TNJ — As the stock market makes new highs and headlines, the pundits continue to debate which stocks will outperform. And how high could the stock market go? Or will a bear market wipe out all recent gains?

You’ll get wide disagreement among market professionals on these issues. Even worse, some people now think the stock market is just a “game” to be won on a daily basis.

Stop. Please just stop.

Take a look at “the market” itself. It has just made all-time highs. That means that anyone who just “owned the market” (as defined by the Standard and Poor’s 500 stock index) has made enormous profits over the past 50 years — a lifetime of investing.

It was just 50 years ago that the Dow Jones Industrial Average broke above 1,000! If you had contributed just $2,000 a year to an investment account, and earned the average return of the S&P 500 over those 50 years — roughly 10% with dividends reinvested — your account today would be worth more than $2.5 million.

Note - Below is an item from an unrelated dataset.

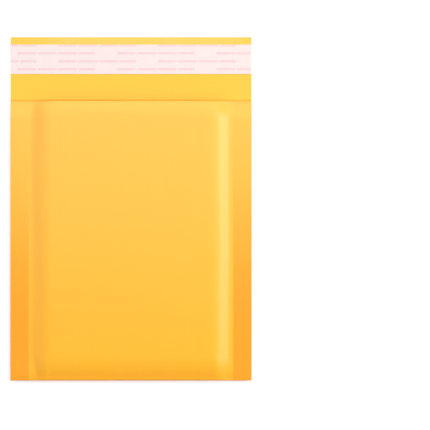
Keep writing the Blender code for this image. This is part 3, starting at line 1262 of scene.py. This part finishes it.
@dataclass
class BubbleLining:
    """The bubble film: a folded bag whose bubbles face into the pocket.

    Attributes:
        form: the envelope's form.
        outer_inset: distance of the film's outer face from that of the paper.
        inner_inset: distance of its inner face from the outer face of the paper.
        bubble_diameter: diameter of a bubble at its foot.
        bubble_pitch: distance from bubble to bubble in a row.
        bubble_height: height of a full bubble.
        crushed_gap: gap that is kept between the crowns of facing bubbles.
        lip_margin: width of the plain film at the lip.
        overhang: how far the bubbles reach over the shoulders.
        least_height: height under which a bubble is left out.
    """

    form: EnvelopeForm
    outer_inset: float = 0.00055
    inner_inset: float = 0.00074
    bubble_diameter: float = 0.0100
    bubble_pitch: float = 0.0118
    bubble_height: float = 0.0018
    crushed_gap: float = 0.0008
    lip_margin: float = 0.009
    overhang: float = 0.003
    least_height: float = 0.0004

    def build(self) -> None:
        """Builds and dresses the film."""
        lip_y = self.form.lip_y
        outer = self.form.web(lip_y, self.outer_inset)
        bag = Sheet("film_with_seats", outer, self.form.web(lip_y, self.inner_inset)).build()
        self._add_seats(bag)
        dome = DomeTree()
        tree = dome.build("film_bubbles", FilmFinish().material())
        bubbles = bag.modifiers.new("Bubbles", "NODES")
        bubbles.node_group = tree
        values = {"Diameter": self.bubble_diameter, "Segments": dome.segments}
        for item in tree.interface.items_tree:
            if item.in_out == "INPUT" and item.name in values:
                bubbles[item.identifier] = values[item.name]
        depsgraph = bpy.context.evaluated_depsgraph_get()
        mesh = bpy.data.meshes.new_from_object(bag.evaluated_get(depsgraph), depsgraph=depsgraph)
        bpy.data.objects.remove(bag)
        mesh.name = "bubble_film"
        settle(add_object("bubble_film", mesh), "bubble_lining")

    def _seats(self) -> tuple[np.ndarray, np.ndarray, np.ndarray]:
        """Places the bubbles on both walls in staggered rows.

        Returns:
            Their feet, the directions in which they stand and their heights.
        """
        flat = self.form.width / 2 - self.form.seal_band - self.form.shoulder + self.overhang
        row_pitch = self.bubble_pitch * math.sqrt(3) / 2
        first_y = self.form.lip_y - self.lip_margin - self.bubble_pitch / 2
        rows = np.arange(first_y, self.form.fold_y + self.bubble_diameter / 2, -row_pitch)
        columns = np.arange(-math.floor(flat / self.bubble_pitch), flat / self.bubble_pitch)
        x = (columns[None, :] + 0.5 * (np.arange(len(rows))[:, None] % 2)) * self.bubble_pitch
        y = np.broadcast_to(rows[:, None], x.shape)
        gap = self.form.height(Wall.UPPER, x, y) - self.form.height(Wall.LOWER, x, y)
        rise = np.minimum(self.bubble_height, (gap - 2 * self.inner_inset - self.crushed_gap) / 2)
        kept = (rise > self.least_height) & (np.abs(x) < flat - self.bubble_diameter / 2)
        x, y, rise = x[kept], y[kept], rise[kept]
        feet = [self.form.wall_points(wall, x, y, self.inner_inset) for wall in Wall]
        ups = [-self.form.wall_normals(wall, x, y) for wall in Wall]
        return np.concatenate(feet), np.concatenate(ups), np.tile(rise, len(Wall))

    def _add_seats(self, bag: bpy.types.Object) -> None:
        """Adds the seats to the bag's mesh as loose vertices with attributes.

        Args:
            bag: the film without its bubbles.
        """
        feet, ups, rises = self._seats()
        mesh = bag.data
        bare = len(mesh.vertices)
        mesh.vertices.add(len(feet))
        place = np.empty(len(mesh.vertices) * 3, np.float32)
        mesh.vertices.foreach_get("co", place)
        place[bare * 3:] = feet.astype(np.float32).ravel()
        mesh.vertices.foreach_set("co", place)
        seat = np.arange(len(mesh.vertices)) >= bare
        up = np.zeros((len(mesh.vertices), 3), np.float32)
        up[bare:] = ups
        rise = np.zeros(len(mesh.vertices), np.float32)
        rise[bare:] = rises
        mesh.attributes.new("seat", "BOOLEAN", "POINT").data.foreach_set("value", seat)
        mesh.attributes.new("up", "FLOAT_VECTOR", "POINT").data.foreach_set("vector", up.ravel())
        mesh.attributes.new("rise", "FLOAT", "POINT").data.foreach_set("value", rise)
        mesh.update()


@dataclass
class FlapStrip:
    """A strip that lies on the flap, across its whole width.

    Attributes:
        form: the envelope's form.
        node: the frame's node that the strip stands for.
        beneath: height of what it lies on, from the outer face of the paper.
        gap: hairline between them.
        thickness: its thickness.
    """

    form: EnvelopeForm
    node: str
    beneath: float
    gap: float
    thickness: float

    @property
    def top(self) -> float:
        """Height of its upper face, from the outer face of the paper."""
        return self.beneath + self.gap + self.thickness

    def build(self, name: str, slot: str, material: bpy.types.Material) -> None:
        """Builds and dresses the strip.

        Args:
            name: the piece's name.
            slot: the record's material slot. It is not used.
            material: the strip's material.
        """
        low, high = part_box(self.node)
        x, y = np.meshgrid(self.form.columns(), spread([high.y, low.y], [self.form.coarse_step]))
        outer = self.form.wall_points(Wall.LOWER, x, y, self.beneath + self.gap)
        inner = self.form.wall_points(Wall.LOWER, x, y, self.top)
        piece = Sheet(name, outer, inner).build()
        piece.data.materials.append(material)
        settle(piece, self.node)


@dataclass(frozen=True)
class Softbox:
    """A rectangular lamp that faces the middle of the envelope.

    Attributes:
        name: the lamp's name.
        place: where it hangs.
        width: its side that lies level.
        height: its other side.
        power: its power in watts.
    """

    name: str
    place: tuple[float, float, float]
    width: float
    height: float
    power: float

    def build(self) -> None:
        """Hangs the lamp."""
        lamp = bpy.data.lights.new(self.name, "AREA")
        lamp.shape = "RECTANGLE"
        lamp.size = self.width
        lamp.size_y = self.height
        lamp.energy = self.power
        softbox = bpy.data.objects.new(self.name, lamp)
        softbox.location = self.place
        softbox.rotation_euler = softbox.location.to_track_quat("Z", "Y").to_euler()
        softbox.visible_camera = False
        bpy.context.scene.collection.objects.link(softbox)


@dataclass(frozen=True)
class Studio:
    """Floor, light and camera.

    Attributes:
        object_width: width of the envelope.
        width_px: width of the envelope in the picture.
        centre_px: place of the envelope's middle in the picture, from its top left corner.
        picture_px: side of the square picture.
        camera_height: height of the camera over the floor.
        sensor: width of its sensor in millimetres.
        floor_size: side of the square floor.
        floor_drop: gap between the floor and the envelope.
        floor_colour: colour of the floor.
        floor_roughness: roughness of the floor.
        floor_glow: light that the camera sees on top of the floor's own.
        sky: strength of the sky's light.
        softboxes: the lamps.
    """

    object_width: float
    width_px: float = 241.0
    centre_px: tuple[float, float] = (131.1, 208.75)
    picture_px: float = 430.0
    camera_height: float = 2.5
    sensor: float = 36.0
    floor_size: float = 12.0
    floor_drop: float = 0.0002
    floor_colour: Colour = (0.79, 0.82, 0.91, 1.0)
    floor_roughness: float = 0.9
    floor_glow: float = 0.36
    sky: float = 0.486
    softboxes: tuple[Softbox, ...] = (
        Softbox("side_softbox", (1.35, 0.09, 0.92), 0.75, 0.60, 11.0),
        Softbox("fill_softbox", (-1.30, 0.00, 0.45), 0.90, 0.50, 1.4),
        Softbox("top_softbox", (0.0, 1.30, 1.90), 4.00, 3.00, 44.0),
    )

    def build(self) -> None:
        """Builds the whole studio."""
        self._floor()
        self._sky()
        for softbox in self.softboxes:
            softbox.build()
        self._camera()
        bpy.context.scene.view_settings.view_transform = "Standard"

    def _seen(self, graph: Graph) -> Signal:
        """Finds the rays that reach the camera straight, by a mirror or through glass.

        Args:
            graph: the graph of the floor's or the sky's shader.

        Returns:
            1 for these rays, 0 for all others.
        """
        path = graph.add("ShaderNodeLightPath").outputs
        seen = Signal(graph, path["Is Camera Ray"]) + path["Is Glossy Ray"] + path["Is Transmission Ray"]
        return seen.at_most(1.0)

    def _floor(self) -> None:
        """A pale floor that looks white and keeps the envelope's shadow."""
        half = self.floor_size / 2
        corners = [(-half, -half), (half, -half), (half, half), (-half, half)]
        mesh = bpy.data.meshes.new("floor")
        mesh.from_pydata([(x, y, -self.floor_drop) for x, y in corners], [], [(0, 1, 2, 3)])
        floor = add_object("floor", mesh)
        constants = {"Base Color": self.floor_colour, "Roughness": self.floor_roughness}
        material, graph, shader = new_shader("pale_floor", constants)
        glow = graph.add("ShaderNodeEmission", None, {"Strength": self.floor_glow})
        dark = graph.add("ShaderNodeEmission", None, {"Strength": 0.0})
        share = self._seen(graph)
        lift = graph.add("ShaderNodeMixShader", None, {0: share, 1: dark.outputs[0], 2: glow.outputs[0]})
        both = graph.add("ShaderNodeAddShader", None, {0: shader.outputs[0], 1: lift.outputs[0]})
        graph.feed(material.node_tree.nodes["Material Output"].inputs["Surface"], both.outputs[0])
        mesh.materials.append(material)

    def _sky(self) -> None:
        """An even soft light from all round, which looks white."""
        world = bpy.data.worlds.new("soft_sky")
        world.use_nodes = True
        bpy.context.scene.world = world
        graph = Graph(world.node_tree)
        strength = self.sky + self._seen(graph) * (1.0 - self.sky)
        background = world.node_tree.nodes["Background"]
        graph.feed(background.inputs["Color"], WHITE)
        graph.feed(background.inputs["Strength"], strength)

    def _camera(self) -> None:
        """A camera with a long lens, straight above, which frames the envelope as the picture does."""
        pixel = self.object_width / self.width_px
        data = bpy.data.cameras.new("camera")
        data.sensor_width = self.sensor
        data.lens = self.sensor * self.camera_height / (self.picture_px * pixel)
        camera = bpy.data.objects.new("camera", data)
        middle = self.picture_px / 2
        x = (middle - self.centre_px[0]) * pixel
        y = (self.centre_px[1] - middle) * pixel
        camera.location = (x, y, self.camera_height)
        bpy.context.scene.collection.objects.link(camera)
        bpy.context.scene.camera = camera


def main() -> None:
    """Builds the studio and the envelope, from its paper to the backing of its glue strip."""
    logging.basicConfig(level=logging.INFO, format="%(name)s: %(message)s")
    form = EnvelopeForm.from_frame()
    Studio(form.width).build()
    web = KraftWeb(form)
    web.build()
    BubbleLining(form).build()
    glue = FlapStrip(form, "adhesive_strip", beneath=web.paper, gap=0.00001, thickness=0.00016)
    glue.build("glue_strip", "hot_melt_glue", GlueFinish().material())
    backing = FlapStrip(form, "release_backing", beneath=glue.top, gap=0.00002, thickness=0.00012)
    release = ReleaseFinish(form.width / 2 * MM)
    backing.build("peel_off_backing", "release_paper", release.material())


if __name__ == "__main__":
    main()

Yes, 50 years ago index funds were not widely available to individual investors, and IRAs were not yet conceived. Still, that $2,000 a year investment works out to about $40 a week.

It wasn’t easy to stick to an investment plan during those 50 years that included the Vietnam War, double-digit inflation, a prime rate as high as 21%, and several steep market declines.

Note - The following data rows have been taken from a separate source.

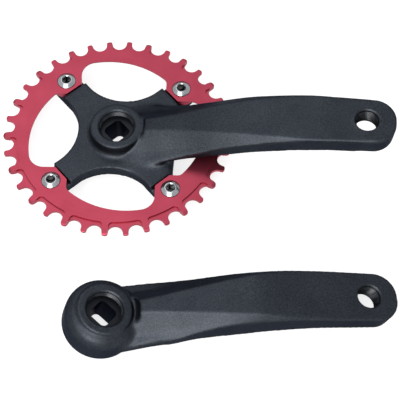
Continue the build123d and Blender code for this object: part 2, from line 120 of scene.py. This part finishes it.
# ---- threads, bolts, ring and nuts, in mm -------------------------------------------------
EXTRACTOR_THREAD = (EXTRACTOR_RADIUS, 0.54, 1.0)         # bore radius, thread height, pitch
PEDAL_THREAD = (PEDAL_THREAD_RADIUS, 0.62, 1.27)
RIGHT_HANDED = 1
LEFT_HANDED = -1
THREAD_ROWS = 10              # rows of points for each turn
THREAD_ROOT_LIFT = 0.02       # how far the thread's root stands off the bore
THREAD_BURIAL = 0.05          # how far behind the bore the sleeve's back lies
THREAD_CREST_SHARE = 0.6      # share of the thread's height over which the crest's painted highlight fades into the root's painted shade
THREAD_SHARP = 50             # degrees
BOLT_EDGE = 0.15              # chamfer under the head
CONE_FOOT_EASE = ((0, -0.2), (-0.05, -0.05), (-0.2, 0.11))      # offsets out and up from the edge
CROWN_EASE = ((0.2, -0.16), (0.05, -0.06), (-0.1, -0.02))       # the same at the cone's top
HEX_EASE = 0.1                # from the hexagon's flats out to the mouth's cone
BOLT_FLOOR_DROP = 0.05        # the mouth's floor sinks this much towards the bore
BOLT_SHARP = 32
HEX_SHADE_START = 0.1         # below the crown, where painted shade on the hexagon's walls starts
HEX_SHADE_DEPTH = 0.9         # depth over which that painted shade reaches its darkest
EDGE_SOFTNESS = 0.18          # bevel on the ring's and nuts' edges
EDGE_SHARP = 38
FLAT_ANGLE = 0.6              # degrees within which two faces count as one
WELD_DISTANCE = 1e-6          # metres
ROUND = 96                    # points round a turned shape

# ---- colours ------------------------------------------------------------------------------
BLACK_TONES = ((0.027, 0.0307, 0.038), (0.0353, 0.040, 0.0483))
BLACK_SPECKLE = ((0.72, 0.72, 0.72), (1.32, 1.32, 1.32))            # multiplied with the tones
# painted highlight along the arms' sharp edges
BLACK_EDGE_HIGHLIGHT = (0.075, 0.080, 0.088)
# painted shade inside the arms' socket and pedal hole
BLACK_PAINTED_SHADE = (0.020, 0.022, 0.026)
BLACK_GLANCE = (0.38, 0.38, 0.40, 1)                                # reflection at a flat angle
# painted shade at the threads' roots, and a painted highlight along their crests
THREAD_ROOT_SHADE_TONES = ((0.011, 0.012, 0.014), (0.018, 0.019, 0.022))
THREAD_CREST_HIGHLIGHT = (0.055, 0.059, 0.065)
RED_TONES = ((0.300, 0.040, 0.064), (0.340, 0.048, 0.076))
PLATE_TONES = ((0.30, 0.32, 0.33), (0.42, 0.43, 0.44))
# painted shade inside the bolts' hexagon sockets
PLATE_PAINTED_SHADE = (0.012, 0.013, 0.015)
FLOOR_TONES = ((0.31, 0.31, 0.314), (0.33, 0.33, 0.334))
EDGE_HIGHLIGHT_POINTINESS = (0.52, 0.60)      # pointiness at which the painted edge highlight starts and is full
EDGE_HIGHLIGHT_SHARE = 0.5                    # share of the painted highlight colour on the sharpest edges


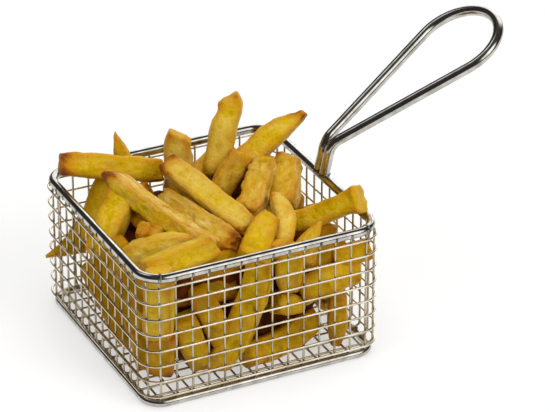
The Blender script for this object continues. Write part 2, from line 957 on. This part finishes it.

Yet here we are today with the stock market at all-time highs! Warren Buffet said it best: “No one ever got rich betting against America!”

A Plan is Required

Having a good plan and sticking to it during emotional times is the key to long-term investment success.

In the mid-1980s, investment legend Gary Brinson proved that asset allocation, not stock picking, is the most significant component of investment success. Extensions of this concept of constructing an appropriately diversified portfolio of assets won Nobel prizes for economists Eugene Fama, Harry Markowitz and others whose mathematical proofs defy description in this column.

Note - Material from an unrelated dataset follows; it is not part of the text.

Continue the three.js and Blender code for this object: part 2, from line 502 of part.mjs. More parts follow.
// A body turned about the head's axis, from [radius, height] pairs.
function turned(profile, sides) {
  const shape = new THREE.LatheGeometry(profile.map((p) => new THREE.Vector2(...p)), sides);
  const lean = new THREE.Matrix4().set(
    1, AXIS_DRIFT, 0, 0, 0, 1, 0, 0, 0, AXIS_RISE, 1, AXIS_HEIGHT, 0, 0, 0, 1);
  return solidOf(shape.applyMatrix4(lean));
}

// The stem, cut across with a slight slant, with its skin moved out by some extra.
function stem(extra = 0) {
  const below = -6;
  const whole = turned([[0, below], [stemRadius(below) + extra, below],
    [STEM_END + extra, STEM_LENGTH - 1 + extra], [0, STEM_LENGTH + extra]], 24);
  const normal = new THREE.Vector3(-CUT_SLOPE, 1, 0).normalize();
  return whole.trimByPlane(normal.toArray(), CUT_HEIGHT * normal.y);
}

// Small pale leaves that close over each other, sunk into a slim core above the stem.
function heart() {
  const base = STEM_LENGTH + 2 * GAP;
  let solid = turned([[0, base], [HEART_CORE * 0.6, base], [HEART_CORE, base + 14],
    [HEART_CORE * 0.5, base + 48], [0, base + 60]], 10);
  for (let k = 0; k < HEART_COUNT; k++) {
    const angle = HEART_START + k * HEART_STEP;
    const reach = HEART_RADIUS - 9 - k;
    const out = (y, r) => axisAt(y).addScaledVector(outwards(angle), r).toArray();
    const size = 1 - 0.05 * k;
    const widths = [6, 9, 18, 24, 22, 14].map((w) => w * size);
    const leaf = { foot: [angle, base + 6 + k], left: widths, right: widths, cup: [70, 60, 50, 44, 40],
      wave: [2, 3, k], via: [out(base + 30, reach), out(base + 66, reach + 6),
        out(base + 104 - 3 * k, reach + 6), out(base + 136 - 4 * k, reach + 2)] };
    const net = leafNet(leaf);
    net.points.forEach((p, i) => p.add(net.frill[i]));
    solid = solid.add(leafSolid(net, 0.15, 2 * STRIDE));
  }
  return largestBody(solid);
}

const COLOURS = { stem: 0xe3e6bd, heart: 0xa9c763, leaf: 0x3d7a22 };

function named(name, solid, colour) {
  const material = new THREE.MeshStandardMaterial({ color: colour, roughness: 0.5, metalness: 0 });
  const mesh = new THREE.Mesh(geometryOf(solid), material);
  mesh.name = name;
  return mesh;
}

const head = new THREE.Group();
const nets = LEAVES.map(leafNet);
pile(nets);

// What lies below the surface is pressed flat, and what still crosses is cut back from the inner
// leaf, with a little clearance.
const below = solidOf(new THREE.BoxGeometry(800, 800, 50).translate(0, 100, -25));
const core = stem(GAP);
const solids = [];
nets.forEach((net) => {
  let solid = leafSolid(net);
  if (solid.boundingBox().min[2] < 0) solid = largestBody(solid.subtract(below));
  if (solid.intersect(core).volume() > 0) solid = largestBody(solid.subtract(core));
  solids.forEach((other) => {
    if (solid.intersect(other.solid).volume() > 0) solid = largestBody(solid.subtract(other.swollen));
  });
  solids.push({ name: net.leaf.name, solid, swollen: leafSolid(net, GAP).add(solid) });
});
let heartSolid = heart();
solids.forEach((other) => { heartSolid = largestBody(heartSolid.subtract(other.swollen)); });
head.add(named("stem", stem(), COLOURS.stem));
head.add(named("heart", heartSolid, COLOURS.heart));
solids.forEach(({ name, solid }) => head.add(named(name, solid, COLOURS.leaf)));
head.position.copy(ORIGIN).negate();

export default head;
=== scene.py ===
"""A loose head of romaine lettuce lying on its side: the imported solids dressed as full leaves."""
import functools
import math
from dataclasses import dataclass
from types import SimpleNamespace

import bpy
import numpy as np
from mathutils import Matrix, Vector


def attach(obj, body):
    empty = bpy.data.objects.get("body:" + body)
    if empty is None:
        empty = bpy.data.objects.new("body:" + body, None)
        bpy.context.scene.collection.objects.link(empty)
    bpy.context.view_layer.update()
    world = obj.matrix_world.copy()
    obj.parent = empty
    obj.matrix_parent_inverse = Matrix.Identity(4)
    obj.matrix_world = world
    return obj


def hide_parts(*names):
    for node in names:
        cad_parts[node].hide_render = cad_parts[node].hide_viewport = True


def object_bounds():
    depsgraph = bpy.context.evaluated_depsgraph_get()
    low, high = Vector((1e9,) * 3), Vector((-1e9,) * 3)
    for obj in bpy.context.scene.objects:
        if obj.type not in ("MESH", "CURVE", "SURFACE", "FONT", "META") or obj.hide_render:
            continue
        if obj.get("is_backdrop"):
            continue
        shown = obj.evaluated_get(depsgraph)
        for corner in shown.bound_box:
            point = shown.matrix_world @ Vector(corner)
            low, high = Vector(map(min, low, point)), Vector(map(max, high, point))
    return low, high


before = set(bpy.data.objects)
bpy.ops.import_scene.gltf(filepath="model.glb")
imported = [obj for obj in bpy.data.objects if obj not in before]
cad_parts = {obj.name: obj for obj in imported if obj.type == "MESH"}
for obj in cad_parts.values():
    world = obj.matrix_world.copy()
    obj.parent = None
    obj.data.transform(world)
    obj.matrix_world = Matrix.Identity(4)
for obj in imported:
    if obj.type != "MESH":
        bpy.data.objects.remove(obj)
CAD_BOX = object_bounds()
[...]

However, their work lives on in money-management systems used by many financial advisory firms today. For example, Matson Money, a nationwide investment advisory firm created by Mark Matson 30 years ago, relies on a strict portfolio construction based on these principles. Margaret Wittkopp, president of Veritas Financial Services, a Wisconsin- and Florida-based advisory firm that is a member of the Matson group, explains the discipline required:

“Applying the academic principles to the portfolio is the easiest part, though complex,” she says. “Coaching the client to stay disciplined and avoid emotional decisions is the most crucial part. That’s what we spend most of our time doing. Making an emotional market decision is not like sneaking a piece of chocolate cake on your diet. In investing, one mistake can destroy a family’s financial future.”

So do you have to understand complex market theory and statistical analysis, or use a fiduciary financial adviser to be successful at investing?

Not according to Michael Falk, a CFA and thought leader, author of “Let’s All Learn How to Fish… To Sustain Long-Term Economic Growth.” Falk has written a short paper, humbly titled: “Everything You Need to Know About Investing.” Unlike the words of Nobel economists, his explanations and charming graphics are easily grasped. (You can read Falk’s entire article at TerrySavage.com.)

Let me give you some brief samples of Falk’s writing:

“Why is simplicity the goal? The answer is simple: Most people can execute simple. Complexity is too often misused by people trying to win at others’ expense.” Or this one: “The formal definition of risk is that more things can happen than will happen.”

Falk explains the most complex investment issues so casually that you’ll easily master the principles of investing and create your own step-by-step plan — or understand your adviser. All you add is self-discipline. And that’s the Savage Truth.